Roller derby empowers women

Photo courtesy of Rachel Moore, Unsplash

By Lily Angel

To celebrate Women’s History Month, let’s take a closer look at a predominantly female sport that often goes overlooked: roller derby.

Roller derby found its roots in the 1800s but was first seen as a sport in the 1930s. The game was created by Leo Seltzer during the Great Depression era. Despite being known as primarily a women’s sport, it was open to both men and women. Players raced around a circular track to score points by passing their opponents.

It was in the early 2000s that Roller Derby fully evolved into the sport that we know today. This evolution was led by the creation of the Women’s Flat Track Derby Association (WFTDA), which standardized the rules of the game and helped to increase its popularity.
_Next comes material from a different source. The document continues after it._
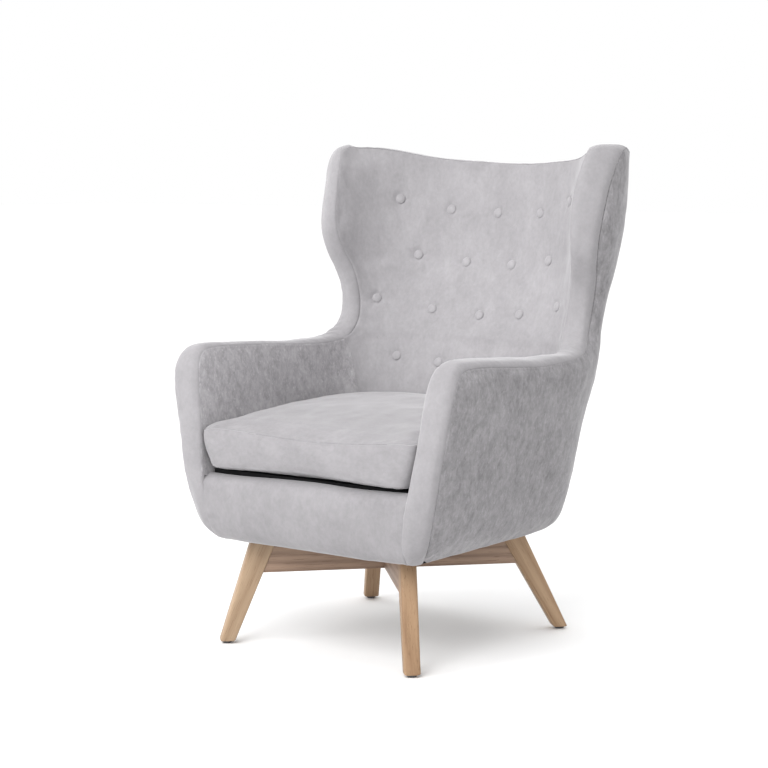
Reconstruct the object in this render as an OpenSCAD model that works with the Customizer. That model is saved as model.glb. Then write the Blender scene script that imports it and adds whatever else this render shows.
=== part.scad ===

Roller derby is a full-contact sport, meaning players often come into physical contact with one another. This has led to some criticism of the sport, with concerns about the level of violence involved. However, it’s important to note that there are strict rules governing contact in roller derby, and that players are required to wear protective gear such as helmets, mouthguards, and knee pads. In fact, safety is a top priority in the sport, with referees on hand to ensure that all players are following the rules and that matches are played safely and fairly.

Roller derby consists of two teams, each with ten members. Each team has one jammer, who wears a helmet cover with a star, and four blockers who try to prevent the opposing jammer from passing them while helping their own jammer get through. Once the jammer has passed the pack of blockers once, they start scoring points for each opposing player they pass.

One unique aspect of roller derby is the tradition of adopting creative and often punny names. These names are a way for players to showcase their personalities and add to the fun, theatrical aspect of the sport. Many players choose names that play off of pop culture references, while others opt for names that reflect their personalities or interests. The practice of adopting roller derby names has become a cherished tradition within the sport, adding to its overall sense of community and inclusivity.

In recent years, roller derby has gained popularity, with more teams and leagues popping up all around the world. One such league is the San Fernando Valley Roller Derby (SFV) in Los Angeles, California, which was founded in 2007 by Killo Kitty. The league is an all-female, skater-owned and operated organization that’s dedicated to promoting athleticism, empowerment, and sportsmanship in a safe and welcoming environment.

“The league promotes volunteerism and involvement within the community, while fostering professional development and growth in a supportive and collaborative environment,” Kitty wrote on the SFV Roller Derby website.

SFV is an all-female league that has seven teams: The Like OMGs, The Wipe Outs, The Fur Sures, The Reseda Wreckers, and etc. The league provides a platform for women to showcase their skills and passion for roller derby, and their games are open to the public. Fans can catch a home game at the SFV Roller Derby Track, located in The Lot in Sylmar. At these games, fans witness the athleticism, strategy, and camaraderie of roller derby firsthand.

Roller derby may not be as well-known as other sports, but it’s a sport that’s gaining traction and respect. It’s a sport that empowers women, promotes athleticism, and showcases the importance of teamwork.